Below are some records. Copy every line in them that holds "their".

*THE DATA*:

· · · · · · ·

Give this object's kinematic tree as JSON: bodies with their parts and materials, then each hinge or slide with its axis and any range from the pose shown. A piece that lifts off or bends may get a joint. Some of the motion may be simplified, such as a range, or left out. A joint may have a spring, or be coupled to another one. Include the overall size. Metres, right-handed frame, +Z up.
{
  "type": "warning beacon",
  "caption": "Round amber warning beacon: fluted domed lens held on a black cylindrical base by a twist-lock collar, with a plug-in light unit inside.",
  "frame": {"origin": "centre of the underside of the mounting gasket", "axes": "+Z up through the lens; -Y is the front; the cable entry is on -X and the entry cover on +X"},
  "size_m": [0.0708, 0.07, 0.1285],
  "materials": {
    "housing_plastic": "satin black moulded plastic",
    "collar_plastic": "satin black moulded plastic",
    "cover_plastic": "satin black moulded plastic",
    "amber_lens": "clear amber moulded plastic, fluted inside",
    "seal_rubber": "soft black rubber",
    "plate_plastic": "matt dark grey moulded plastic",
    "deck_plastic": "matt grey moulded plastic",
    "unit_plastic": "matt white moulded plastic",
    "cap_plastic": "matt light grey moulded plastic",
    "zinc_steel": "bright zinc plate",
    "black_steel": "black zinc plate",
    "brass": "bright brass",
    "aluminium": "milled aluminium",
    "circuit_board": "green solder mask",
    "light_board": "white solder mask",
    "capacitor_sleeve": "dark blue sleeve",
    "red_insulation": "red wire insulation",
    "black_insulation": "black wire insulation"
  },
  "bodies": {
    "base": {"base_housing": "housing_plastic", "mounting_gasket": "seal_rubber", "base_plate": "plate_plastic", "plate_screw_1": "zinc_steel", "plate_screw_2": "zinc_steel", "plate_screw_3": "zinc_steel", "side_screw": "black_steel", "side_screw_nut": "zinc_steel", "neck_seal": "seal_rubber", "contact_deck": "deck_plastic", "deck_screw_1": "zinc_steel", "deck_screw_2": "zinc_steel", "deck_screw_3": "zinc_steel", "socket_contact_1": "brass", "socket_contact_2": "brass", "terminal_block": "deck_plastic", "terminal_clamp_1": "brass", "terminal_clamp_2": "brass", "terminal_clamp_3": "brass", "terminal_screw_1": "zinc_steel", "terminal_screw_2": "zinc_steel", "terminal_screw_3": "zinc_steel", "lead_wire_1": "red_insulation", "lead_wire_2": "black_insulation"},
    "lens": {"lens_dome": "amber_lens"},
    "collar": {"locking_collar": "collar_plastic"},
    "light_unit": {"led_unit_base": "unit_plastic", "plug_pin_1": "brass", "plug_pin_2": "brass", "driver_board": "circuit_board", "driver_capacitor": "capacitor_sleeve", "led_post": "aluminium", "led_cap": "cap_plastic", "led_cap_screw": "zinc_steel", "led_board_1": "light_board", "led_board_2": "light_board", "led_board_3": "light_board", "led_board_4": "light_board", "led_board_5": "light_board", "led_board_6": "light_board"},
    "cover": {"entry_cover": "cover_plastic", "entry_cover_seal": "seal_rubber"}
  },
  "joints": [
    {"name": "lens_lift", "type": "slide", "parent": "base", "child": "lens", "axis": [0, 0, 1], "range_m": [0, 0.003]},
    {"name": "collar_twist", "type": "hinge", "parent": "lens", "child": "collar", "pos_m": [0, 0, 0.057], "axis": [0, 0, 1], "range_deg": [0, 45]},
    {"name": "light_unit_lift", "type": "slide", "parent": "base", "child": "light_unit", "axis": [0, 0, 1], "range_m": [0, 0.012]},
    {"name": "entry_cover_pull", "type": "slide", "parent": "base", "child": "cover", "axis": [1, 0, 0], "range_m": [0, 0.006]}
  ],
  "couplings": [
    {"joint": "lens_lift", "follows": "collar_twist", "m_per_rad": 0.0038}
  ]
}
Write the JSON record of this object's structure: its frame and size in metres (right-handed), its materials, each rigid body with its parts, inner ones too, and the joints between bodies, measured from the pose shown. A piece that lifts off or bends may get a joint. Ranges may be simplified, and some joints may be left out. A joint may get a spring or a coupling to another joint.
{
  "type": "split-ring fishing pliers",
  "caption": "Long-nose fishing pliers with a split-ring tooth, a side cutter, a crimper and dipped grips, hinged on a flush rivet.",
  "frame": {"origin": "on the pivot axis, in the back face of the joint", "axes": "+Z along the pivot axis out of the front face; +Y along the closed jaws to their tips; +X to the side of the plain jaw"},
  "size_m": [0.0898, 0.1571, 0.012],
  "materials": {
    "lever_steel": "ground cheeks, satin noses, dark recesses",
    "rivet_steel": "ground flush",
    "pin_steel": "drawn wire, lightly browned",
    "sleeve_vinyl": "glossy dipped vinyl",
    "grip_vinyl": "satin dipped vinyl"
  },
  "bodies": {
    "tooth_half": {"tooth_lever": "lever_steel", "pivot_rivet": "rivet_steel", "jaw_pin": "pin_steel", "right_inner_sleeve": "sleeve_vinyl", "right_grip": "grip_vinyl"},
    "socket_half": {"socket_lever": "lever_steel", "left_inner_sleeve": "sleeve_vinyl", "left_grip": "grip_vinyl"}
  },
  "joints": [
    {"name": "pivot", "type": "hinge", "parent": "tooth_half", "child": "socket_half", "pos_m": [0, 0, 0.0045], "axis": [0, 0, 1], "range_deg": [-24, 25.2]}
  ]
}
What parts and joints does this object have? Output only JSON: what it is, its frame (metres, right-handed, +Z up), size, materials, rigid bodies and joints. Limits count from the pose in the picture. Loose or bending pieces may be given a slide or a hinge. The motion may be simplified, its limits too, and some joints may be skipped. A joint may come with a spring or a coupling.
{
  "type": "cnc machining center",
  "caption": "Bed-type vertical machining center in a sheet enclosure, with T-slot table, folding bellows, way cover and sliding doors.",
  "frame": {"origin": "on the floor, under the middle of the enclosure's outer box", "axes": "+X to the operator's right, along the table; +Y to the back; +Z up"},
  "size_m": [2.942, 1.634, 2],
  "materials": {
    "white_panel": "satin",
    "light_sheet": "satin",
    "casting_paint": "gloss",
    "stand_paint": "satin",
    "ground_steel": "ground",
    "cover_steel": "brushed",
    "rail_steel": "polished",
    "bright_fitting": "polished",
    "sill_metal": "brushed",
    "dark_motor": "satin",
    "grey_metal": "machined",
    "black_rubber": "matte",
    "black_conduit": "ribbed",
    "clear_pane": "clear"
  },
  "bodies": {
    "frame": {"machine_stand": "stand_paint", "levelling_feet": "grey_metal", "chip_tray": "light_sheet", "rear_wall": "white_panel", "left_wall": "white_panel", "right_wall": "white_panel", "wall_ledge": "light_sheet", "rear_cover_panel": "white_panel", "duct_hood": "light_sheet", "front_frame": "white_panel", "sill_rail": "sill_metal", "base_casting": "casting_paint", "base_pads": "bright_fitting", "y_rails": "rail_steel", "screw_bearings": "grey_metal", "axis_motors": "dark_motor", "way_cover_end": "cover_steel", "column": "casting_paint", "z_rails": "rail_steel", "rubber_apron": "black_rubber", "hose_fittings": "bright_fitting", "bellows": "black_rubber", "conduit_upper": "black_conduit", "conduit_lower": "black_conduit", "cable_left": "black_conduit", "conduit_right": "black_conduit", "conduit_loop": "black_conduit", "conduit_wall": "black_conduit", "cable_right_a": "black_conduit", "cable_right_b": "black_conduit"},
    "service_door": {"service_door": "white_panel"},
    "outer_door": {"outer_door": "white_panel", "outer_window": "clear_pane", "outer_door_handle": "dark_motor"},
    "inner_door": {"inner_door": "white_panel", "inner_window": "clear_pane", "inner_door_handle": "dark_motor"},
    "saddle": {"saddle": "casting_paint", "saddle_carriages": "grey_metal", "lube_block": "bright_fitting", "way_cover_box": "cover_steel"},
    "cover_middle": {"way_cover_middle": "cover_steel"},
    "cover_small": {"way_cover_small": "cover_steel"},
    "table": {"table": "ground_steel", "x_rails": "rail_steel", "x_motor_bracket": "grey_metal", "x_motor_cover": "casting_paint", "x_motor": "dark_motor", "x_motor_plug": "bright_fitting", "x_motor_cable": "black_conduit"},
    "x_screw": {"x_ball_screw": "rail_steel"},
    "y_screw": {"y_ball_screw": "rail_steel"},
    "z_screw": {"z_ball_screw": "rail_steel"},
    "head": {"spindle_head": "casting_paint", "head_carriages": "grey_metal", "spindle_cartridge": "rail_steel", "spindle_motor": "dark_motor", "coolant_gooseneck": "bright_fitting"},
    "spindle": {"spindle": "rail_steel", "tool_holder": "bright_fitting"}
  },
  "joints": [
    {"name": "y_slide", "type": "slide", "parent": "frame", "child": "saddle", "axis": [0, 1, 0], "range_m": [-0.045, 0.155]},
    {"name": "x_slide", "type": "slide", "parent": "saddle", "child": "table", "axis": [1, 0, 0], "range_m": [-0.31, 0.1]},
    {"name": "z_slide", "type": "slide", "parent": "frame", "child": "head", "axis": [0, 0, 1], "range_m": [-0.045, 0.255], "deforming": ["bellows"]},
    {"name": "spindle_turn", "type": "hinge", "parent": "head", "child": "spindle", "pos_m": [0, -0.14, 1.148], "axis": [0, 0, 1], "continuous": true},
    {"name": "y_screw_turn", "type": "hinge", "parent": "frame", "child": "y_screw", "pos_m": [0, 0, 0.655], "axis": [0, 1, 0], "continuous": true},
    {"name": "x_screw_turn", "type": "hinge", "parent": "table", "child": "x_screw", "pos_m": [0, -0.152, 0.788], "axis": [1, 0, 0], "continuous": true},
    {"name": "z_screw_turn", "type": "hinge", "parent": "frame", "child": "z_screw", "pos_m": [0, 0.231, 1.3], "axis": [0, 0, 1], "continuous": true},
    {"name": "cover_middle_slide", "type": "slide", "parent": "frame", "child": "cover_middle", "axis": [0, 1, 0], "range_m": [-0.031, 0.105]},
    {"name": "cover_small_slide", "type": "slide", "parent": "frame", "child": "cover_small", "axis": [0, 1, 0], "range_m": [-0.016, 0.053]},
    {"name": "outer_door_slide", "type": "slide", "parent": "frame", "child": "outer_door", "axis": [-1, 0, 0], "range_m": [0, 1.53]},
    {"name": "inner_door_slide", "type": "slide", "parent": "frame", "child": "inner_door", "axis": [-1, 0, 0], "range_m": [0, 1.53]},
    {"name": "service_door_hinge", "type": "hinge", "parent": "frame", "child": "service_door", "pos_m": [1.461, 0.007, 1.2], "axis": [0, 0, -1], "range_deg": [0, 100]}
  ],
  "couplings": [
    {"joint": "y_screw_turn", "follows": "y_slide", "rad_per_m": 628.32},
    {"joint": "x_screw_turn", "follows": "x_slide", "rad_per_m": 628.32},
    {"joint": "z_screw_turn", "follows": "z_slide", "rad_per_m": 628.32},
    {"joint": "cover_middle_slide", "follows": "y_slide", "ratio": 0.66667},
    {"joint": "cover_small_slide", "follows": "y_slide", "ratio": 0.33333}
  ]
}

· · · · · · ·

*THE ANSWER*:
Give this object's kinematic tree as JSON: bodies with their parts and materials, then each hinge or slide with its axis and any range from the pose shown. A piece that lifts off or bends may get a joint. Some of the motion may be simplified, such as a range, or left out. A joint may have a spring, or be coupled to another one. Include the overall size. Metres, right-handed frame, +Z up.
  "frame": {"origin": "on the pivot axis, in the back face of the joint", "axes": "+Z along the pivot axis out of the front face; +Y along the closed jaws to their tips; +X to the side of the plain jaw"},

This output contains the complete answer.